Regardez comme le terme « communautaire » suscite des réticences ! En 1988, le Conseil supérieur de travail social a préféré utiliser l'expression de « travail social d'intérêt collectif » pour désigner l'action collective et le travail social communautaire. Aujourd'hui, il est politiquement correct de parler de développement social local. Il faut crever l'abcès et démythifier le concept « communautaire », aussitôt assimilé à « communautariste » et perçu comme dangereux. La réforme du diplôme d'Etat d'assistant de service social en 2004 a renforcé l'enseignement de la pratique de l'intervention sociale d'intérêt collectif. C'est certes une avancée, mais trop de stages ne proposent qu'une gestion collective d'actions individuelles.
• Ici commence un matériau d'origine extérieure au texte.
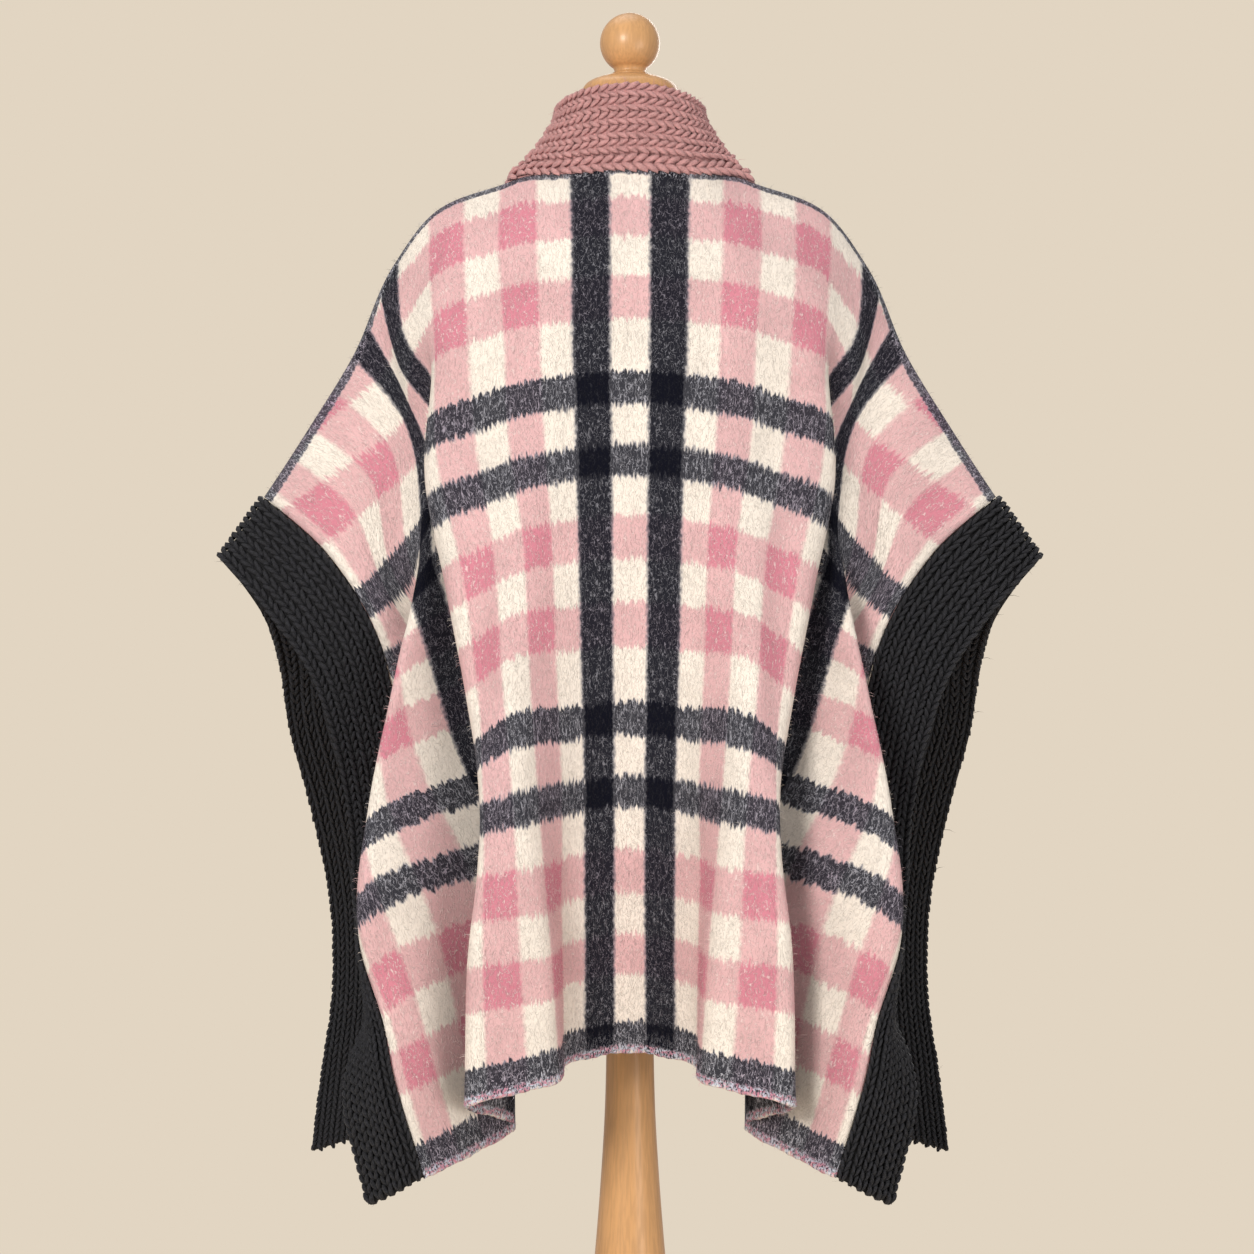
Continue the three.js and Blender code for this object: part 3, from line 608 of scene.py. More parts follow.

Par ailleurs, sous le terme de développement social local, on monte souvent des actions collectives qui ne prennent en compte qu'une catégorie d'usagers et ne parviennent pas à une solution globale. Notre approche repose sur la prise en compte de l'individu dans son territoire, sa communauté de vie, et de sa capacité à se remettre en mouvement grâce à l'entraide du groupe et à la solidarité dans la communauté. Dans les quartiers en difficulté, cette pratique peut utilement compléter le travail social individuel en évitant une mise à l'écart de communautés, notamment ethniques, et donc les risques de repli communautaire.

Mais cette pratique n'est pas récente en France !

Effectivement, le travail social communautaire s'est développé à la fin du XIXe siècle avec la professionnalisation des assistants sociaux et le développement des centres sociaux. Malheureusement, toutes ces expériences, extrêmement riches, n'ont pas réussi à s'imposer en France alors qu'elles se sont développées en Grande-Bretagne, en Italie ou en Belgique. Paradoxalement, alors qu'il aurait pu faciliter la mise en oeuvre du concept d'« empowerment » (2), l'acte I de la décentralisation a conforté le travail social individuel, renforcé encore aujourd'hui par l'approche catégorielle des dispositifs et l'accroissement des tâches bureaucratiques. Même s'il y a une injonction à développer les actions collectives, les politiques ciblées, cloisonnées dans leur financement et calées sur des résultats chiffrés à court terme, vont à contre-courant de celles-ci ! Il faut réintégrer dans les politiques publiques et les savoir-faire des travailleurs sociaux l'approche communautaire.

Comment y parvenir ?

L'appel que nous avons lancé en décembre 2006 (3) a recueilli un écho important auprès des travailleurs sociaux, des professionnels du développement social local, des sociologues et des formateurs. Un séminaire de réflexion a été constitué et devrait se réunir à nouveau en assemblée plénière le 14 janvier 2008 au Cedias-Musée social. L'objectif est de lever les ambiguïtés de la notion de travail social communautaire, de repérer les pratiques et de valoriser une méthodologie d'intervention. Parallèlement, nous essayons d'inciter à la création de séminaires régionaux afin de ne pas rester enfermés dans nos murs parisiens. Nous avons également commencé à tisser des liens avec l'Assemblée des départements de France, l'Observatoire national de l'action sociale décentralisée et l'Association des régions de France. C'est une réflexion de longue haleine, qui devrait aboutir à l'organisation d'un colloque au second semestre 2008. Nous voulons susciter un débat sur l'approche communautaire qui, même si elle doit être abordée avec prudence et compétence, ne peut plus être éludée.

Notes

(1) Et chargé de développement social à l'Association de développement des ressources humaines et sociales. Contact : jdhers@wanadoo.fr. ou consulter le site www.irdsu.net/-developpement-social-local-travail.

(2) Concept anglo-saxon désignant la capacité des personnes et des territoires à prendre en charge leur développement.

(3) Voir ASH n° 2487 du 29-12-06, p. 31 et n° 2498 du 16-03-07, p. 31.